> **What to work on**
Scan the data for lines with "Keep" and report the count by itself.

> **Records for processing**

►

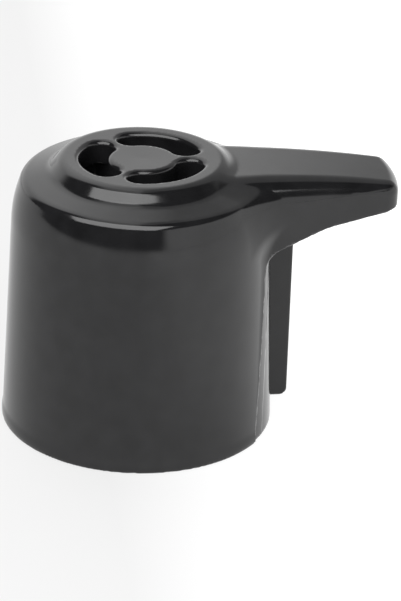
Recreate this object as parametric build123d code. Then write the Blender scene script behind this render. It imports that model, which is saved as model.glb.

◄
►

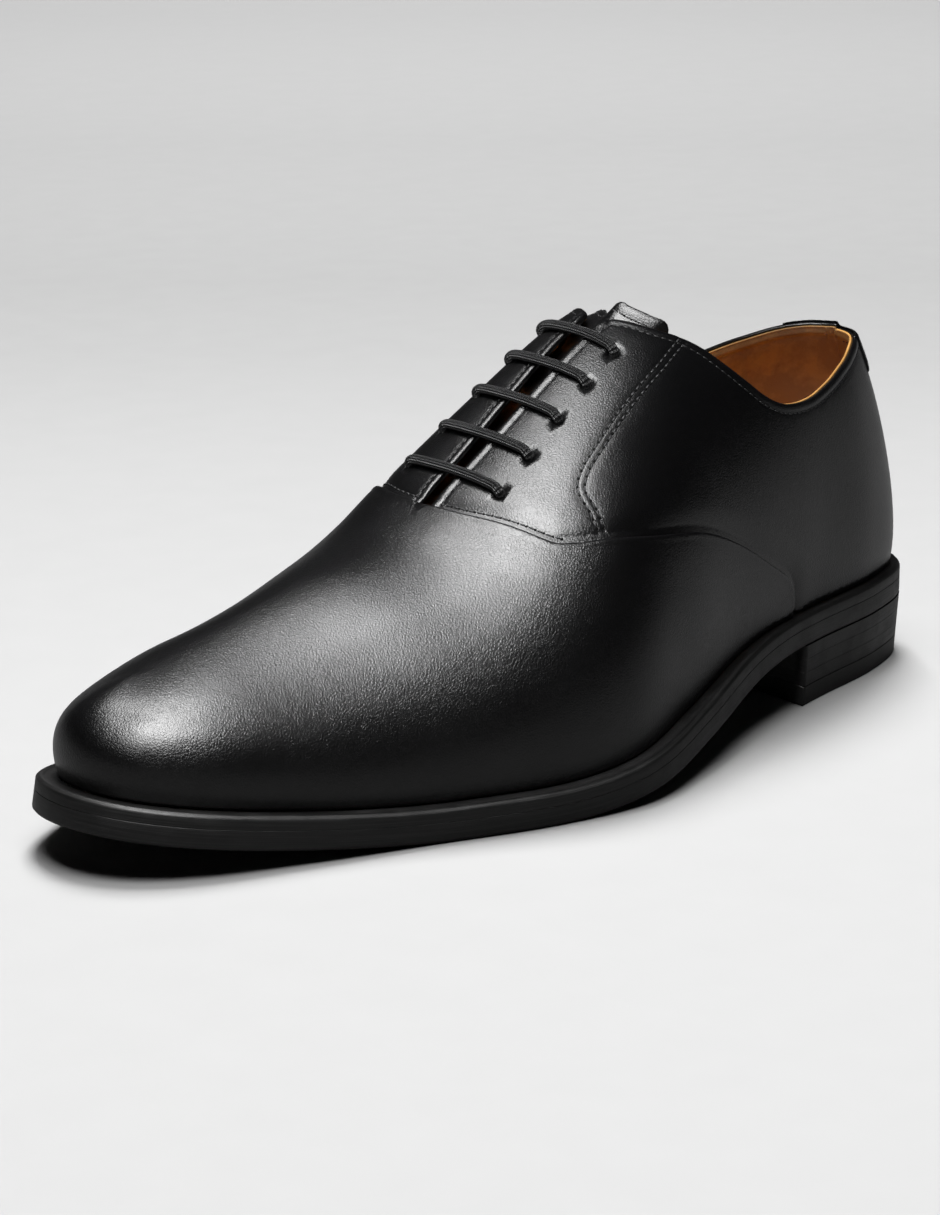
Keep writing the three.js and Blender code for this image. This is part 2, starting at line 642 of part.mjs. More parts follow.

◄
►

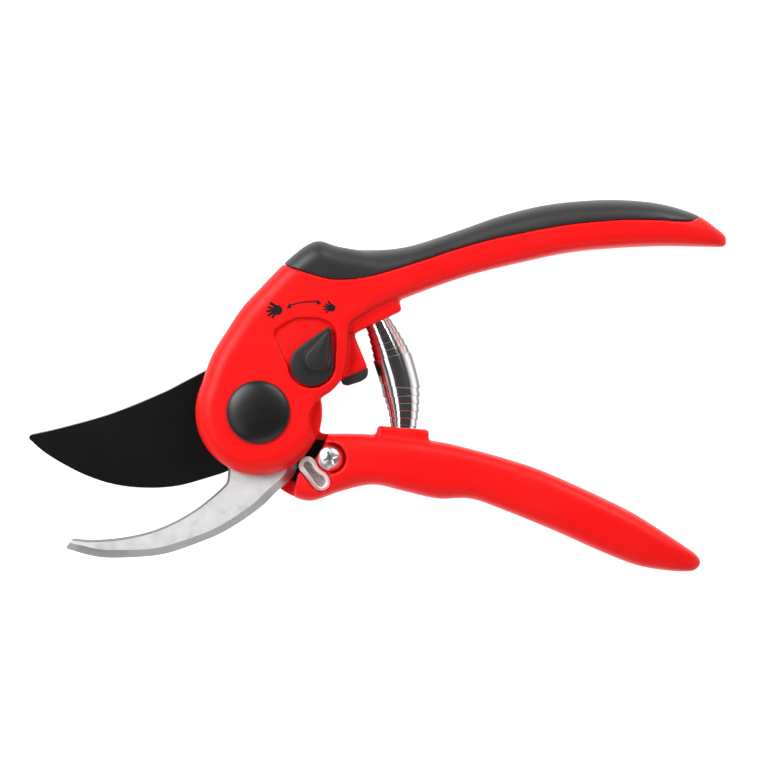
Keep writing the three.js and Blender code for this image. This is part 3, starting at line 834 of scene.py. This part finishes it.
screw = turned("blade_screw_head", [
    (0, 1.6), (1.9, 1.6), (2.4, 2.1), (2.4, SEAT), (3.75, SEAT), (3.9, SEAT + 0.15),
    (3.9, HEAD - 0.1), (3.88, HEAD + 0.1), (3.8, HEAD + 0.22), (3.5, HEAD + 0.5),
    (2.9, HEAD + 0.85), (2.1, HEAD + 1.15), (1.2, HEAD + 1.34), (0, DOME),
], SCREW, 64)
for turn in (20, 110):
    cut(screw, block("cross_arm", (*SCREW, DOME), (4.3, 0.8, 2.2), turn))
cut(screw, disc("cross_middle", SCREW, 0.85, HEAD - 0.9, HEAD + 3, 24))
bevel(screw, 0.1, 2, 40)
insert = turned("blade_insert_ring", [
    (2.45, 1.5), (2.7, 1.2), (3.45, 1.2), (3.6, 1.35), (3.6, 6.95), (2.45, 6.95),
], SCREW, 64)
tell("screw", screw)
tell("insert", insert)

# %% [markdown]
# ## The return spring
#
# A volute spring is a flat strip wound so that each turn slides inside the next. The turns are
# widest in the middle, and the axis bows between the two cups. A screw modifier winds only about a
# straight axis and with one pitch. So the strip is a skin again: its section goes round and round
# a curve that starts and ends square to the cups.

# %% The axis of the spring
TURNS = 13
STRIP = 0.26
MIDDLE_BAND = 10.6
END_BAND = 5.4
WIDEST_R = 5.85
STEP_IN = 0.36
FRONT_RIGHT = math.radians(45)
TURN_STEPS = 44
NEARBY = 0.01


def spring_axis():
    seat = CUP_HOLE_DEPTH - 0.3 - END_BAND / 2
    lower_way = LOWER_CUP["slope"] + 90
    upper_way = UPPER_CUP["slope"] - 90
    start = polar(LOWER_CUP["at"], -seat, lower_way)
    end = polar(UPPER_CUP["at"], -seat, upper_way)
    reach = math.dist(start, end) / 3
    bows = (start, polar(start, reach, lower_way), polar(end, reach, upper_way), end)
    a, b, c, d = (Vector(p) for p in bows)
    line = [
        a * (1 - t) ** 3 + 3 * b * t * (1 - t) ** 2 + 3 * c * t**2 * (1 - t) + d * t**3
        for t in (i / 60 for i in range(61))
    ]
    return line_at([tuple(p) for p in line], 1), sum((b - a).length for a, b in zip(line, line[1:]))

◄

> **Result of this task**
2